■ WHAT YOU NEED TO DO
Each line from the one containing "obj.data.transform(world)" through the one containing "CLIP_END = 20.0" is to be retyped exactly, both end lines included, and all other lines left out.

■ DATA SHOWN
::::::::

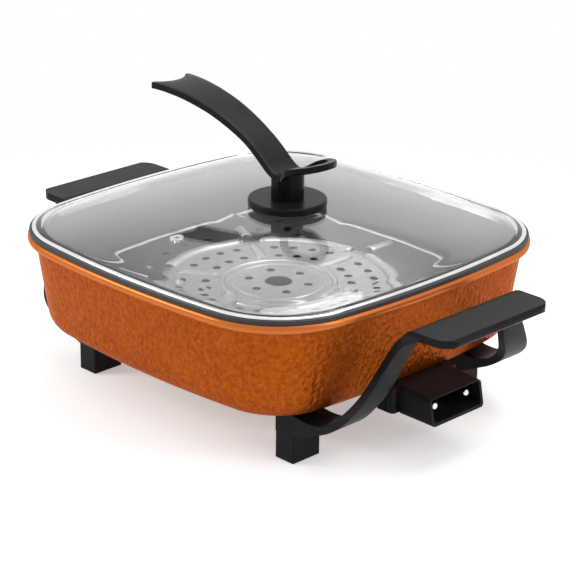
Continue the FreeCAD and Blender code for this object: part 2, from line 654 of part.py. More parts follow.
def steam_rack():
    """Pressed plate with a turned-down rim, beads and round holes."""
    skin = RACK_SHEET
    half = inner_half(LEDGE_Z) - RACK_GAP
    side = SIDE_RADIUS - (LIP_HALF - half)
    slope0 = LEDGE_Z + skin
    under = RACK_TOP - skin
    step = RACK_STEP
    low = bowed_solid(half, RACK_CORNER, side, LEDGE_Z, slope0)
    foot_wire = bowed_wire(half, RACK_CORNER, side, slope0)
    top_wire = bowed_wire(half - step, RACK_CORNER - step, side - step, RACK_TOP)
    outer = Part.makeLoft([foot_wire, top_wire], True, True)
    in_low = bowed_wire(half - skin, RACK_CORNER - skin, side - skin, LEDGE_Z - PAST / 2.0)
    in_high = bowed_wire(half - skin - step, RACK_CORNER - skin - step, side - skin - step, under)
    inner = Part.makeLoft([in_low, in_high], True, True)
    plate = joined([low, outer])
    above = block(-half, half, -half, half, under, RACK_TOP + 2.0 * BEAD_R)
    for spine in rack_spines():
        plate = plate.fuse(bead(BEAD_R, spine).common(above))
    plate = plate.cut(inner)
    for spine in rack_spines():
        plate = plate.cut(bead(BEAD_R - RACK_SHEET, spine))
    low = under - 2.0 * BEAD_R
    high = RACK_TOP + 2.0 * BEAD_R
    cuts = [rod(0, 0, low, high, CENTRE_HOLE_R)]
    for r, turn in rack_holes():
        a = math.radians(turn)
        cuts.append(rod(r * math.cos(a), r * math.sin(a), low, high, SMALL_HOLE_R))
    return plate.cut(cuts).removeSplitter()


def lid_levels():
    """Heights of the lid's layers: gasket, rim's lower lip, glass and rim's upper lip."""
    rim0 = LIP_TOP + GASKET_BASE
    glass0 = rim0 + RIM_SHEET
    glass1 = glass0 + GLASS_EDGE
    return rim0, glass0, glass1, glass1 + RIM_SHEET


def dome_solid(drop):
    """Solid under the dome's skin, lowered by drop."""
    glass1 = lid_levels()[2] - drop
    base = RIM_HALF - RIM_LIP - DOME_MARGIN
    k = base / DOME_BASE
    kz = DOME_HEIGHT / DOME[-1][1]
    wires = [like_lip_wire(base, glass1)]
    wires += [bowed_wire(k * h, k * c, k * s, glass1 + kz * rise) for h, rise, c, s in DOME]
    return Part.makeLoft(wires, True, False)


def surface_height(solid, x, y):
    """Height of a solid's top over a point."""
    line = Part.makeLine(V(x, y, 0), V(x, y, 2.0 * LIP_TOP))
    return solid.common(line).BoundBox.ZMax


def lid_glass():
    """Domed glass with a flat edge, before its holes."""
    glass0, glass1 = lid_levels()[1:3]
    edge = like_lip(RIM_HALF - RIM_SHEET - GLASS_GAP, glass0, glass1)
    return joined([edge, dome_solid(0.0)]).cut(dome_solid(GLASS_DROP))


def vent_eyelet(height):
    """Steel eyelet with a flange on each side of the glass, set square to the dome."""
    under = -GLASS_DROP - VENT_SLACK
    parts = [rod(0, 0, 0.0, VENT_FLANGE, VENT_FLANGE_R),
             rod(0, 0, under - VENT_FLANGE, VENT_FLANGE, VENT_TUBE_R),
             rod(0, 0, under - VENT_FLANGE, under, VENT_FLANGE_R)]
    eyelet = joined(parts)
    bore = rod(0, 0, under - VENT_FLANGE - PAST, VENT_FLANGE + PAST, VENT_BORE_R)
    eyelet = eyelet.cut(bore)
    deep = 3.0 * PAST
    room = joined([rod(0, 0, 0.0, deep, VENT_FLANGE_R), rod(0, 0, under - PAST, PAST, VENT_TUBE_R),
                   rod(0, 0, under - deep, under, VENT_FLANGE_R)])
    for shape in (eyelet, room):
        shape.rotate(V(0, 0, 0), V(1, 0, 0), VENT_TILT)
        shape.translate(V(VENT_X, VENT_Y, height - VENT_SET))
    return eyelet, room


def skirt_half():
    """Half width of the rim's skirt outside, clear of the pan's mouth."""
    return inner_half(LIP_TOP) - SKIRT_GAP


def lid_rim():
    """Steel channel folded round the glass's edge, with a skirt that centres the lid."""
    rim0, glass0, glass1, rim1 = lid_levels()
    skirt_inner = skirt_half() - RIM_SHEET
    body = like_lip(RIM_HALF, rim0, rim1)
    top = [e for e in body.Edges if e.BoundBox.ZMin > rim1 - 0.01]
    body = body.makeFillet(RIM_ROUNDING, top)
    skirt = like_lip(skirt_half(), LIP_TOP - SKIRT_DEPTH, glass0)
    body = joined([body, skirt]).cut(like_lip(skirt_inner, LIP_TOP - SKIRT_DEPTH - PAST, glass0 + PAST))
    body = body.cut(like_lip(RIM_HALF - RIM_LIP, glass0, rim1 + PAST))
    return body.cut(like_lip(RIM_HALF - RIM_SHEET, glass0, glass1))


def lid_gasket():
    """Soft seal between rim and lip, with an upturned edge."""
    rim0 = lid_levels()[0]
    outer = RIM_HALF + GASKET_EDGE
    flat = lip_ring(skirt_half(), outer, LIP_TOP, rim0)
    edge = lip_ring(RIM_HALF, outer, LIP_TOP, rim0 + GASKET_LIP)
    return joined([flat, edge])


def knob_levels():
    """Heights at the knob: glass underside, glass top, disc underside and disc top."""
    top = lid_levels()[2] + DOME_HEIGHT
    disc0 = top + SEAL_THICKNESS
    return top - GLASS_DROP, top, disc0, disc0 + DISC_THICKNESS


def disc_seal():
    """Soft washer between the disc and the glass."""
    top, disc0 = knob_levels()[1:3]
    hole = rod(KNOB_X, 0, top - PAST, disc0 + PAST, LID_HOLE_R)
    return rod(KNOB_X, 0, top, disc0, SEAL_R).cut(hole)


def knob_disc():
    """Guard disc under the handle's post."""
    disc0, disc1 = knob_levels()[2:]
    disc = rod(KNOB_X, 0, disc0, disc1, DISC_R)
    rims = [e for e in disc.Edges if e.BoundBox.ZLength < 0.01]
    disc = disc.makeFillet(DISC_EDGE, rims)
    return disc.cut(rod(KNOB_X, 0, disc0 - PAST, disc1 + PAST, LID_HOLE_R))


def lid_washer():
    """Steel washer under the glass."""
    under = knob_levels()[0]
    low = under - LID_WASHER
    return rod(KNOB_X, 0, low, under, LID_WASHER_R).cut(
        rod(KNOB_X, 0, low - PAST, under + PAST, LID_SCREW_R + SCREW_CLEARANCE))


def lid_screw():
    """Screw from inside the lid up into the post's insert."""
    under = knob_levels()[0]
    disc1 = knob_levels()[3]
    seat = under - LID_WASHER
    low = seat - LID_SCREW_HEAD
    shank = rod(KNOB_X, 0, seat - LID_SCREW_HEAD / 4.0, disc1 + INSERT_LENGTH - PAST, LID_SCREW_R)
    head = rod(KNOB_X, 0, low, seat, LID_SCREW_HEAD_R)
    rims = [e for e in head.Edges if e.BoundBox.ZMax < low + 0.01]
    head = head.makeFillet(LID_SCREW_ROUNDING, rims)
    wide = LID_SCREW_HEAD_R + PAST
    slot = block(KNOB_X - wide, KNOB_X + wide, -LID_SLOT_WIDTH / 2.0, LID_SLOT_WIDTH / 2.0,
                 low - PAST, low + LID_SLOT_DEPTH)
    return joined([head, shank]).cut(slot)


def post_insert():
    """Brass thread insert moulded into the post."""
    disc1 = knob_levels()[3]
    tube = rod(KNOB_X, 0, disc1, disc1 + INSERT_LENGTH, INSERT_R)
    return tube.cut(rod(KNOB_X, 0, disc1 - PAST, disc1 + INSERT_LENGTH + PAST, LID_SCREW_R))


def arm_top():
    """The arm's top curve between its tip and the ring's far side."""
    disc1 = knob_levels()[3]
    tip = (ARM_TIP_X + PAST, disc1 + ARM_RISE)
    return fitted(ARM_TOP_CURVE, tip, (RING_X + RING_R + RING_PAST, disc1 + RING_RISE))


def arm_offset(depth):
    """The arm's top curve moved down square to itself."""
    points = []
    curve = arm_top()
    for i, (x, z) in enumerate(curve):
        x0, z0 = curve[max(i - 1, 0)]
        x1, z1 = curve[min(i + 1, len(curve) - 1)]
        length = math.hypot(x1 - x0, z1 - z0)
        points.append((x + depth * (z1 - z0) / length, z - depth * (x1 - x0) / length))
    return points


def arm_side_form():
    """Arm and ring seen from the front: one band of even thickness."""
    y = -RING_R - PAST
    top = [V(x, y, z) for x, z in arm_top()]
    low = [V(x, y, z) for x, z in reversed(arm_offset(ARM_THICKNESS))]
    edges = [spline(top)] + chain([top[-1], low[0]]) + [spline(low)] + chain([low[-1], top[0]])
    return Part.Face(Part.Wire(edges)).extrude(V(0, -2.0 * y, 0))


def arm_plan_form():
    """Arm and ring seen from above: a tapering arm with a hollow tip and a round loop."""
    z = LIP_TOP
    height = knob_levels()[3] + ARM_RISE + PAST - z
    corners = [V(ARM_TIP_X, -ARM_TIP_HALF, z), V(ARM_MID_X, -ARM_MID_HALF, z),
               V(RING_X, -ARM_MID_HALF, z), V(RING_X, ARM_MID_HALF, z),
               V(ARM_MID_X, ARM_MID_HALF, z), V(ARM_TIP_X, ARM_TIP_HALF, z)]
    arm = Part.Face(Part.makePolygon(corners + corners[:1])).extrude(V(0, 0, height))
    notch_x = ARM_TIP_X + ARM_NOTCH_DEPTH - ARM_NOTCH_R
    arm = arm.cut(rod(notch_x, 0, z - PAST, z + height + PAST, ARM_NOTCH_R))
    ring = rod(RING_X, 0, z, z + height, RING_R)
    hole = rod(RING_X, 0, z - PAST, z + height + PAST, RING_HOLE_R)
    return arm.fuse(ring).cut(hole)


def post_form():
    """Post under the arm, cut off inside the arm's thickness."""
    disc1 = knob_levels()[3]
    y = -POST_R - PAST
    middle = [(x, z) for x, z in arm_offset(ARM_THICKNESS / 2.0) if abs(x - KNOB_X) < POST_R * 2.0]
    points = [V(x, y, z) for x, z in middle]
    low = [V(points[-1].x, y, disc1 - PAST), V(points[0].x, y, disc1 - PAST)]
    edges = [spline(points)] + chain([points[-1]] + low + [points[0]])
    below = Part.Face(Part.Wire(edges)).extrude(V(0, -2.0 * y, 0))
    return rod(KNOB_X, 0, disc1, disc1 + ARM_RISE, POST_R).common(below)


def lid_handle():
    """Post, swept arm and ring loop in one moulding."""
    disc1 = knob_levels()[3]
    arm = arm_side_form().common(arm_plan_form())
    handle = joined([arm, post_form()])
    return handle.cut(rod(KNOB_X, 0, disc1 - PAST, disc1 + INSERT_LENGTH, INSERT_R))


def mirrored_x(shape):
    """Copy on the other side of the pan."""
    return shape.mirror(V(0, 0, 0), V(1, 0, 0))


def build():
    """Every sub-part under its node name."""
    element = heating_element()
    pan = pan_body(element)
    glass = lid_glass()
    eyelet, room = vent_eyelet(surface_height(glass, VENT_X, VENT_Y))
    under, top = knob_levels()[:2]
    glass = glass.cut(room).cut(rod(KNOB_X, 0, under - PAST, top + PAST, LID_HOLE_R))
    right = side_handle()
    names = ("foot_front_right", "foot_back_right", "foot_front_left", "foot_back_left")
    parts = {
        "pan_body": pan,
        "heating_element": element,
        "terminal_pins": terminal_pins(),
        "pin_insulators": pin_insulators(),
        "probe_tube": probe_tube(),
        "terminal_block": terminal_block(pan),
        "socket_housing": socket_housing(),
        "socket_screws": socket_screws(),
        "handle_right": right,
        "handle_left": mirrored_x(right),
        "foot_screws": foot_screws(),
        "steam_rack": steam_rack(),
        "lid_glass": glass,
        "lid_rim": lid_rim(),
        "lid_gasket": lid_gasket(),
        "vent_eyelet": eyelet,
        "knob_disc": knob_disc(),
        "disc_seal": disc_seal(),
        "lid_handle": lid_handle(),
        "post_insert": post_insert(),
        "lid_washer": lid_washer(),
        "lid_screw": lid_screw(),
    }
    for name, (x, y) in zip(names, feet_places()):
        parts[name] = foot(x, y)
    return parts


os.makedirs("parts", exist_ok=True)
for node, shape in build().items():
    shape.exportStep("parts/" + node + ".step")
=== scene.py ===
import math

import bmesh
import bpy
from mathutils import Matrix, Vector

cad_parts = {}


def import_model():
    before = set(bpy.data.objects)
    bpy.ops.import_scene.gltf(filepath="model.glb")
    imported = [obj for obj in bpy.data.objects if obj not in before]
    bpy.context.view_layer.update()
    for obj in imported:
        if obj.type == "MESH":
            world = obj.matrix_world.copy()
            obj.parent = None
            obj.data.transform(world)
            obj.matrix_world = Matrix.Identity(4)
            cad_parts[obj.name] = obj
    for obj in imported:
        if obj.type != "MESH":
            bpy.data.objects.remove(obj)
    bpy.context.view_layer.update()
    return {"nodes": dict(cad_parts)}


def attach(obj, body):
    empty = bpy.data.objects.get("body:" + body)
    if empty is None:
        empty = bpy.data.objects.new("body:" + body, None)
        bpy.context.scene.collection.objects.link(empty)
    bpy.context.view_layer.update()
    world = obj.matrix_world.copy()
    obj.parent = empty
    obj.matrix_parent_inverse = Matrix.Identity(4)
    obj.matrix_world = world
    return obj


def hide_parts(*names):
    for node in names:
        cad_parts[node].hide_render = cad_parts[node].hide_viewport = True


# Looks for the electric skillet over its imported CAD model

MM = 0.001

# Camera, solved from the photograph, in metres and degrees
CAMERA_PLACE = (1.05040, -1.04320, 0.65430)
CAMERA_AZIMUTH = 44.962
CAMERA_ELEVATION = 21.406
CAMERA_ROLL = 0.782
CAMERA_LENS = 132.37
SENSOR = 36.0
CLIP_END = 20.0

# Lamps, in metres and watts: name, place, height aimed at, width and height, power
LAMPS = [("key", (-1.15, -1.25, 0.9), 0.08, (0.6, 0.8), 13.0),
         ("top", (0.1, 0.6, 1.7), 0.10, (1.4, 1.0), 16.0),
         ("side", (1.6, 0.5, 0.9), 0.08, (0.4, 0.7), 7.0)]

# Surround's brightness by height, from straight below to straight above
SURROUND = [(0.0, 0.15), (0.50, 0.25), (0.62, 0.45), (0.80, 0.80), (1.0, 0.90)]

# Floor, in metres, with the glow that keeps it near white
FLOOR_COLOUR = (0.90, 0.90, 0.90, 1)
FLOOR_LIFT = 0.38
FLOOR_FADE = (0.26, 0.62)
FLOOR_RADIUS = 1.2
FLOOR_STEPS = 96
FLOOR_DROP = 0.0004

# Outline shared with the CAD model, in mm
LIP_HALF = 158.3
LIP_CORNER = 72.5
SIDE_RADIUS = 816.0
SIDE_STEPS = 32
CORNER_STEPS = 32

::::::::

■ SOLUTION TO THIS TASK
            obj.data.transform(world)
            obj.matrix_world = Matrix.Identity(4)
            cad_parts[obj.name] = obj
    for obj in imported:
        if obj.type != "MESH":
            bpy.data.objects.remove(obj)
    bpy.context.view_layer.update()
    return {"nodes": dict(cad_parts)}


def attach(obj, body):
    empty = bpy.data.objects.get("body:" + body)
    if empty is None:
        empty = bpy.data.objects.new("body:" + body, None)
        bpy.context.scene.collection.objects.link(empty)
    bpy.context.view_layer.update()
    world = obj.matrix_world.copy()
    obj.parent = empty
    obj.matrix_parent_inverse = Matrix.Identity(4)
    obj.matrix_world = world
    return obj


def hide_parts(*names):
    for node in names:
        cad_parts[node].hide_render = cad_parts[node].hide_viewport = True


# Looks for the electric skillet over its imported CAD model

MM = 0.001

# Camera, solved from the photograph, in metres and degrees
CAMERA_PLACE = (1.05040, -1.04320, 0.65430)
CAMERA_AZIMUTH = 44.962
CAMERA_ELEVATION = 21.406
CAMERA_ROLL = 0.782
CAMERA_LENS = 132.37
SENSOR = 36.0
CLIP_END = 20.0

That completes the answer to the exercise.